Happy Mother's Day to all the moms out there—and to my own, I love you.

Sunday, May 6, 2012

Sweet Accord: 4 writing tips from Wyatt

Throughout the world if it were sought,
Fair words enough a man shall find,
They be good cheap, they cost right nought,
Their substance is but only wind,
But well to say, and so to mean,
That sweet accord is seldom seen.

—Sir Thomas Wyatt (1503-1542)


For those of us in the business of communicating concepts through words (and when you get right down to it, aren’t we all?), it helps to review some basics about getting our messages heard through the cacophony of noise.  And for the rest of us who have to sort out all the competing messages, we would give anything for that priceless “sweet accord” that Sir Thomas Wyatt refers to.  The words that will get noticed are those that are “seldom seen,” those fair few that meet at the intersection of “well said” and “well meant.”

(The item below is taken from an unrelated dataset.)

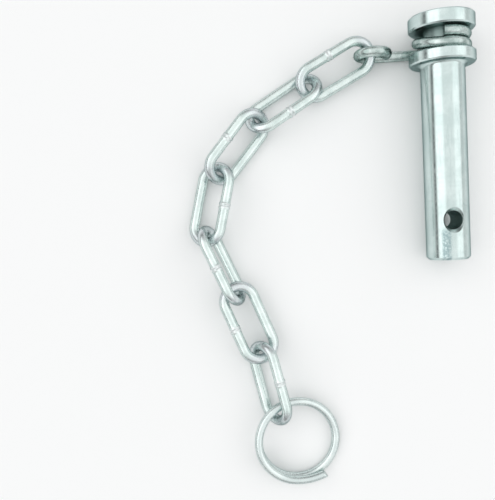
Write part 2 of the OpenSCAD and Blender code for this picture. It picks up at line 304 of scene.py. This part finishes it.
def link_tree():
    """A chain link: round wire bent to a long loop, with a butt weld on one of its straight sides."""
    tree = bpy.data.node_groups.new("welded_link", "GeometryNodeTree")
    sizes = ["Inner length", "Inner width", "Wire"]
    weld_sizes = ["Weld side", "Weld length", "Weld rise", "Weld notch", "Weld lumps"]
    for label in sizes + weld_sizes + ["Unevenness", "Seed"]:
        tree.interface.new_socket(label, in_out="INPUT", socket_type="NodeSocketFloat")
    for label in ("Place", "Turn"):
        tree.interface.new_socket(label, in_out="INPUT", socket_type="NodeSocketVector")
    tree.interface.new_socket("Finish", in_out="INPUT", socket_type="NodeSocketMaterial")
    tree.interface.new_socket("Geometry", in_out="OUTPUT", socket_type="NodeSocketGeometry")
    given = node(tree, "NodeGroupInput").outputs
    wire = given["Wire"]
    half = node(tree, "ShaderNodeMath", {0: wire, 1: 0.5}, operation="MULTIPLY")

    # The wire's middle line: a box as long and wide as the link, its ends rounded to half circles
    width = node(tree, "ShaderNodeMath", {0: given["Inner length"], 1: wire}, operation="ADD")
    height = node(tree, "ShaderNodeMath", {0: given["Inner width"], 1: wire}, operation="ADD")
    box = node(tree, "GeometryNodeCurvePrimitiveQuadrilateral", {"Width": width, "Height": height})
    bend = node(tree, "ShaderNodeMath", {0: height, 1: 0.5}, operation="MULTIPLY")
    rounded = {"Curve": box, "Count": WIRE_SIDES, "Radius": bend, "Limit Radius": True}
    loop = node(tree, "GeometryNodeFilletCurve", rounded, mode="POLY")
    path = node(tree, "GeometryNodeResampleCurve", {"Curve": loop, "Count": LINK_STEPS})

    # The weld swells the wire, with a sharp notch in its middle.
    x, y, _ = node(tree, "ShaderNodeSeparateXYZ", {0: node(tree, "GeometryNodeInputPosition")}).outputs
    away = node(tree, "ShaderNodeMath", {0: x}, operation="ABSOLUTE")
    sided = node(tree, "ShaderNodeMath", {0: y, 1: given["Weld side"]}, operation="MULTIPLY")
    on_side = node(tree, "ShaderNodeMath", {0: sided, 1: 0.0}, operation="GREATER_THAN")
    weld_half = node(tree, "ShaderNodeMath", {0: given["Weld length"], 1: 0.5}, operation="MULTIPLY")
    crown = node(tree, "ShaderNodeMath", {0: weld_half, 1: 0.45}, operation="MULTIPLY")
    swell = {"Value": away, "From Min": weld_half, "From Max": crown}
    swell = node(tree, "ShaderNodeMapRange", swell, interpolation_type="SMOOTHSTEP")
    swell = node(tree, "ShaderNodeMath", {0: swell, 1: on_side}, operation="MULTIPLY")
    lips = node(tree, "ShaderNodeMath", {0: weld_half, 1: 0.35}, operation="MULTIPLY")
    notch = {"Value": away, "From Min": lips, "From Max": 0.0}
    notch = node(tree, "ShaderNodeMapRange", notch, interpolation_type="SMOOTHSTEP")
    notch = node(tree, "ShaderNodeMath", {0: notch, 1: on_side}, operation="MULTIPLY")
    rise = node(tree, "ShaderNodeMath", {0: swell, 1: given["Weld rise"]}, operation="MULTIPLY")
    cut = node(tree, "ShaderNodeMath", {0: notch, 1: given["Weld notch"]}, operation="MULTIPLY")
    rise = node(tree, "ShaderNodeMath", {0: rise, 1: cut}, operation="SUBTRACT")
    grown = node(tree, "ShaderNodeMath", {0: rise, 1: half}, operation="DIVIDE")
    scale = node(tree, "ShaderNodeMath", {0: grown, 1: 1.0}, operation="ADD")
    section = node(tree, "GeometryNodeCurvePrimitiveCircle", {"Resolution": WIRE_SIDES, "Radius": half})
    sweep = {"Curve": path, "Profile Curve": section, "Scale": scale}
    skin = node(tree, "GeometryNodeCurveToMesh", sweep)

    # The weld has lumps 0.9 mm wide, and bending left the wire a little uneven, in waves of 7 mm.
    shift = node(tree, "ShaderNodeCombineXYZ", {2: given["Seed"]})
    seeded = {0: node(tree, "GeometryNodeInputPosition"), 1: shift}
    seeded = node(tree, "ShaderNodeVectorMath", seeded, operation="ADD")
    out_by = 0.0
    rows = [(0.9 * MM, 2.0, given["Weld lumps"], swell), (7 * MM, 1.0, given["Unevenness"], 1.0)]
    for size, detail, reach, place in rows:
        relief = {"Vector": seeded, "Scale": 1 / size, "Detail": detail, "Roughness": 0.55}
        relief = node(tree, "ShaderNodeTexNoise", relief)
        relief = node(tree, "ShaderNodeMath", {0: relief, 1: 0.5}, operation="SUBTRACT")
        relief = node(tree, "ShaderNodeMath", {0: relief, 1: place}, operation="MULTIPLY")
        relief = {0: relief, 1: reach, 2: out_by}
        out_by = node(tree, "ShaderNodeMath", relief, operation="MULTIPLY_ADD")
    push = {0: node(tree, "GeometryNodeInputNormal"), "Scale": out_by}
    push = node(tree, "ShaderNodeVectorMath", push, operation="SCALE")
    moved = node(tree, "GeometryNodeSetPosition", {"Geometry": skin, "Offset": push})

    # The next link rubs the skin round both end bars.
    bar = node(tree, "ShaderNodeMath", {0: given["Inner length"], 1: 0.5}, operation="MULTIPLY")
    start = node(tree, "ShaderNodeMath", {0: bar, 1: RUB_BEFORE}, operation="SUBTRACT")
    full = node(tree, "ShaderNodeMath", {0: bar, 1: RUB_INTO}, operation="ADD")
    wear = {"Value": away, "From Min": start, "From Max": full}
    wear = node(tree, "ShaderNodeMapRange", wear, interpolation_type="SMOOTHSTEP")
    marked = {"Geometry": moved, "Name": "weld", "Value": swell}
    marked = node(tree, "GeometryNodeStoreNamedAttribute", marked)
    marked = {"Geometry": marked, "Name": "wear", "Value": wear}
    marked = node(tree, "GeometryNodeStoreNamedAttribute", marked)
    laid = {"Geometry": marked, "Translation": given["Place"], "Rotation": given["Turn"]}
    laid = node(tree, "GeometryNodeTransform", laid)
    smooth = node(tree, "GeometryNodeSetShadeSmooth", {"Geometry": laid})
    real = node(tree, "GeometryNodeRealizeInstances", {"Geometry": smooth})
    dressed = node(tree, "GeometryNodeSetMaterial", {"Geometry": real, "Material": given["Finish"]})
    node(tree, "NodeGroupOutput", {0: dressed})
    return tree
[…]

Sir Thomas Wyatt provides us a few timeless lessons on finding that priceless “sweet accord” of fair words and truth:

1.      Leave white space. “Fair words enough a man shall find…” Say/write only enough to get your message to your intended listener/reader. It is always better to leave people wanting more than to suffocate them with well-intentioned words.


2.      On the other hand… don’t be stingy with your fair words. “They cost right nought…” There may be a day, a moment, an opportunity when you are the one person who is there in the right place at the right time to say something very true, very well, and very much needed. That is not the time for white space.


3.      Say your most important things very well. “Well to say…” Honor your best efforts by giving them your best words. You are not going to change the world with your ground-breaking study of newfound truth if no one can understand what you are saying (or if they are too bored by it to wait for the punch line).


4.      Use fine words fittingly. “So to mean…” Your loyal readers honor you with their eyes. Don’t betray that trust with empty words or half-truths. If you have nothing of substance or meaning to offer at this time, take a pass and leave space for the next messenger bearing the substance of sweet accord.